Task: Lines containing the word "bodies" should be extracted in full.

--- Recorded data ---

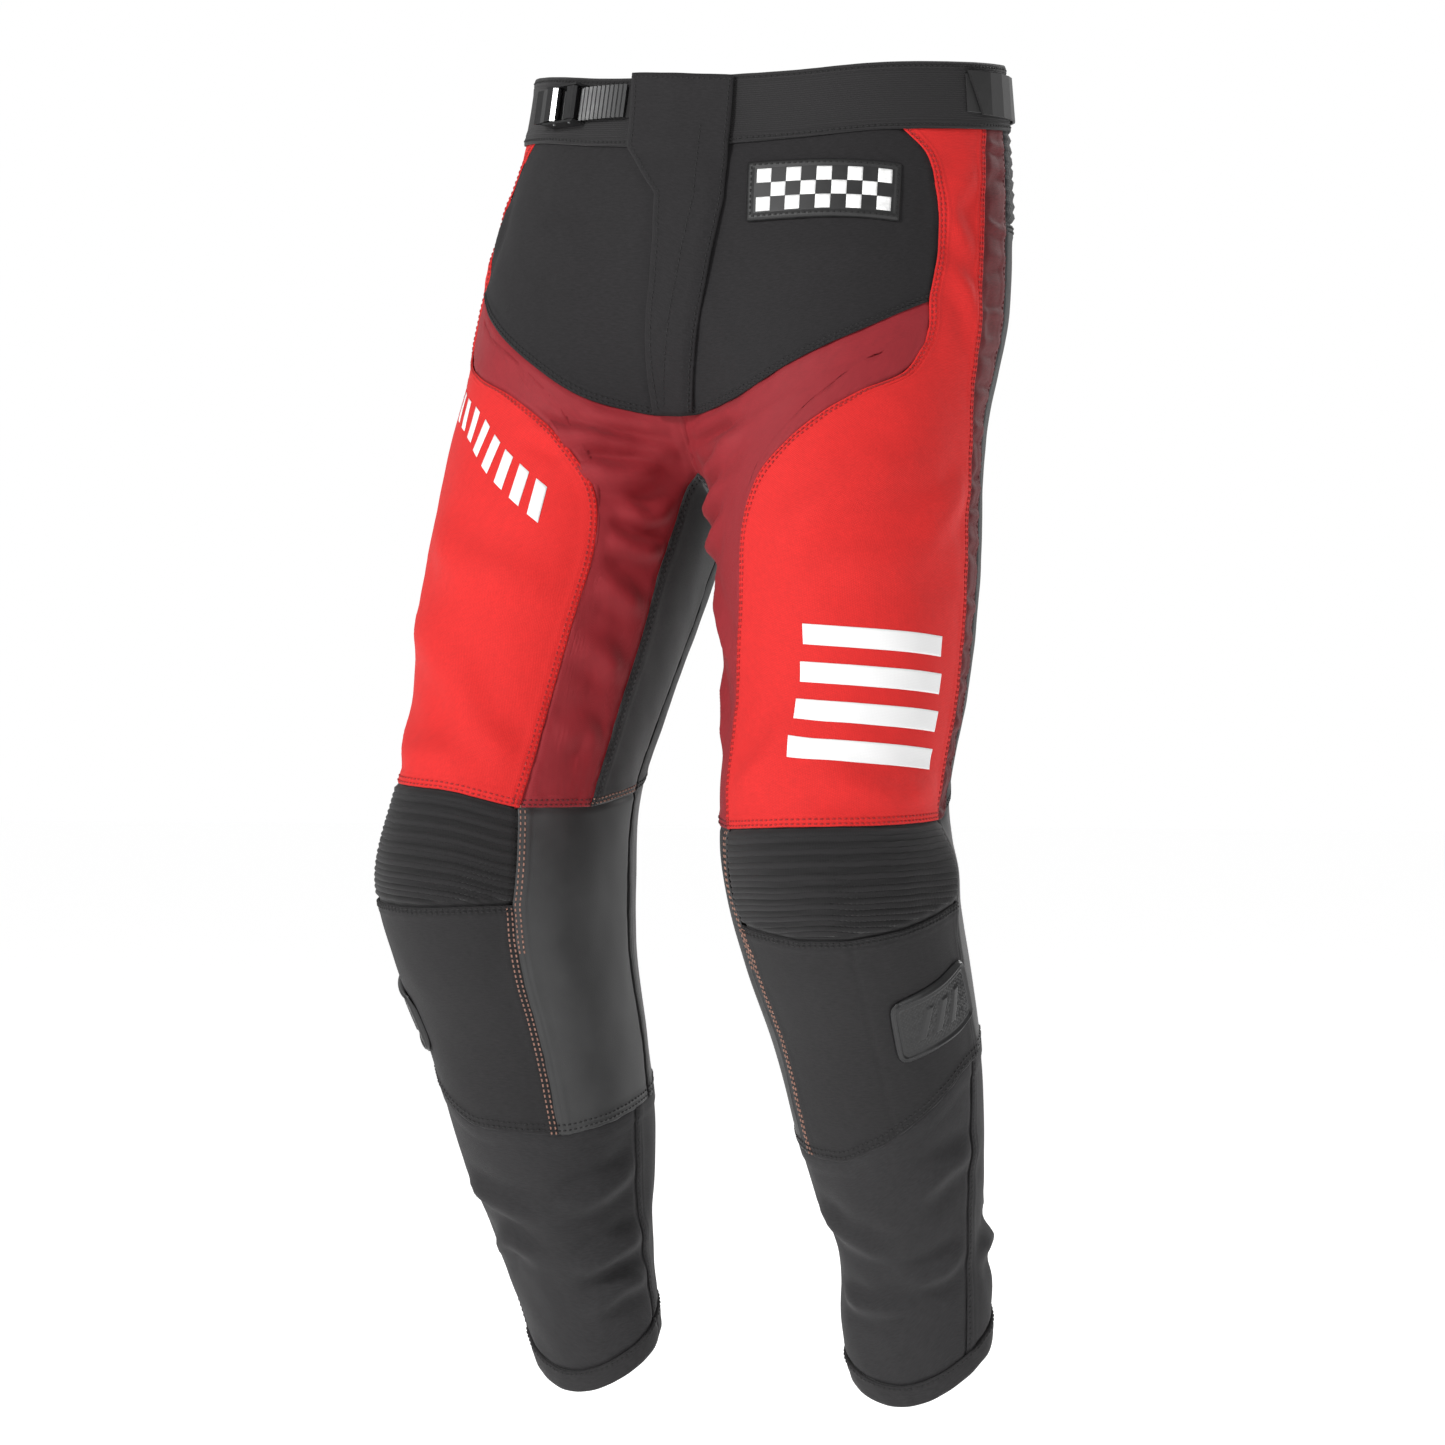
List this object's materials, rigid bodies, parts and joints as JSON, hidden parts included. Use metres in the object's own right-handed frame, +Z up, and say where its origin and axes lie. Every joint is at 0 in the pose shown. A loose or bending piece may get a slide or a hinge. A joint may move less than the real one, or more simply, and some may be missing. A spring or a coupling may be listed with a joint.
{
  "type": "riding pants",
  "caption": "Full-length off-road riding pants with a ratchet waist, covered zip fly, stretch knees and padded inner-leg hide.",
  "frame": {"origin": "middle of the waist opening, level with the waistband's top edge at the hips", "axes": "+X the wearer's left, -Y the wearer's front, +Z up along the body"},
  "size_m": [0.4514, 0.3788, 0.9744],
  "materials": {
    "yoke_cloth": "fine woven, matt",
    "seat_cloth": "heavy woven, matt",
    "maroon_stretch": "smooth stretch weave, slight sheen",
    "red_weave": "heavy woven, matt",
    "dark_maroon_trim": "smooth woven",
    "black_knit": "knitted, matt",
    "rib_knit": "ribbed stretch, matt",
    "cup_cloth": "heavy woven, matt",
    "black_hide": "smooth, low sheen",
    "calf_cloth": "stretch woven, matt",
    "cuff_cloth": "folded hem",
    "band_webbing": "ribbed webbing",
    "strap_webbing": "flat webbing",
    "loop_pile": "loop pile",
    "zip_tape": "woven tape",
    "black_moulding": "moulded, satin",
    "gloss_lever": "moulded, gloss",
    "pin_steel": "plain",
    "patch_rubber": "moulded, satin",
    "badge_rubber": "moulded, glossy rim"
  },
  "bodies": {
    "shell": {"front_yoke_left": "yoke_cloth", "front_yoke_right": "yoke_cloth", "inner_thigh_left": "maroon_stretch", "inner_thigh_right": "maroon_stretch", "outer_thigh_left": "red_weave", "outer_thigh_right": "red_weave", "side_stripe_left": "dark_maroon_trim", "side_stripe_right": "dark_maroon_trim", "knit_panel_left": "black_knit", "knit_panel_right": "black_knit", "seat_left": "seat_cloth", "seat_right": "seat_cloth", "waistband_front_left": "band_webbing", "waistband_front_right": "band_webbing", "waistband_back": "band_webbing", "rear_yoke": "rib_knit", "fly_underlap": "yoke_cloth", "zip_tape": "zip_tape", "zip_chain": "black_moulding", "ratchet_base": "black_moulding", "lever_pin": "pin_steel", "pawl_pin": "pin_steel", "hip_loop_strip": "loop_pile", "ring_strap": "strap_webbing", "hip_ring": "black_moulding", "chequer_patch": "patch_rubber"},
    "left_shin": {"knee_rib_left": "rib_knit", "knee_cup_left": "cup_cloth", "knee_hide_left": "black_hide", "knee_back_left": "black_knit", "knee_badge_left": "badge_rubber", "calf_front_left": "calf_cloth", "calf_back_left": "calf_cloth", "cuff_left": "cuff_cloth"},
    "right_shin": {"knee_rib_right": "rib_knit", "knee_cup_right": "cup_cloth", "knee_hide_right": "black_hide", "knee_back_right": "black_knit", "knee_badge_right": "badge_rubber", "calf_front_right": "calf_cloth", "calf_back_right": "calf_cloth", "cuff_right": "cuff_cloth"},
    "flap": {"fly_flap": "yoke_cloth"},
    "slider": {"zip_slider": "black_moulding"},
    "pull": {"zip_pull": "black_moulding"},
    "strap": {"ladder_strap": "black_moulding", "strap_anchor": "strap_webbing"},
    "lever": {"ratchet_lever": "gloss_lever"},
    "pawl": {"release_pawl": "black_moulding"},
    "tab": {"hip_tab": "strap_webbing"}
  },
  "joints": [
    {"name": "left_knee", "type": "hinge", "parent": "shell", "child": "left_shin", "pos_m": [0.138, -0.135, -0.605], "axis": [1, 0, 0], "range_deg": [-25, 75], "stiffness_Nm_per_rad": 2.5, "deforming": ["knee_rib_left", "knee_hide_left", "knee_back_left"]},
    {"name": "right_knee", "type": "hinge", "parent": "shell", "child": "right_shin", "pos_m": [-0.138, -0.135, -0.605], "axis": [1, 0, 0], "range_deg": [-25, 75], "stiffness_Nm_per_rad": 2.5, "deforming": ["knee_rib_right", "knee_hide_right", "knee_back_right"]},
    {"name": "flap_fold", "type": "hinge", "parent": "shell", "child": "flap", "pos_m": [0.026, -0.1309, -0.1336], "axis": [0.0834, 0.1047, 0.991], "range_deg": [0, 110], "deforming": ["fly_flap"]},
    {"name": "zip_run", "type": "hinge", "parent": "shell", "child": "slider", "pos_m": [0, 0.2448, -0.2087], "axis": [1, 0, 0], "range_deg": [0, 15]},
    {"name": "pull_swing", "type": "hinge", "parent": "slider", "child": "pull", "pos_m": [0, -0.1325, -0.0723], "axis": [1, 0, 0], "range_deg": [-8, 0]},
    {"name": "strap_run", "type": "hinge", "parent": "shell", "child": "strap", "pos_m": [-0.0246, 0.1067, -0.0738], "axis": [0.0339, 0.2044, 0.9783], "range_deg": [-2.8, 0.6]},
    {"name": "lever_lift", "type": "hinge", "parent": "shell", "child": "lever", "pos_m": [-0.1175, -0.1076, -0.0258], "axis": [0.0339, 0.2044, 0.9783], "range_deg": [0, 75], "stiffness_Nm_per_rad": 0.02},
    {"name": "pawl_tip", "type": "hinge", "parent": "shell", "child": "pawl", "pos_m": [-0.1017, -0.1138, -0.0251], "axis": [0.0339, 0.2044, 0.9783], "range_deg": [0, 18], "stiffness_Nm_per_rad": 0.02},
    {"name": "tab_peel", "type": "hinge", "parent": "shell", "child": "tab", "pos_m": [0.1617, 0.0703, -0.0228], "axis": [-0.135, 0.062, 0.9889], "range_deg": [0, 150]}
  ]
}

---

Output below:
List this object's materials, rigid bodies, parts and joints as JSON, hidden parts included. Use metres in the object's own right-handed frame, +Z up, and say where its origin and axes lie. Every joint is at 0 in the pose shown. A loose or bending piece may get a slide or a hinge. A joint may move less than the real one, or more simply, and some may be missing. A spring or a coupling may be listed with a joint.
  "bodies": {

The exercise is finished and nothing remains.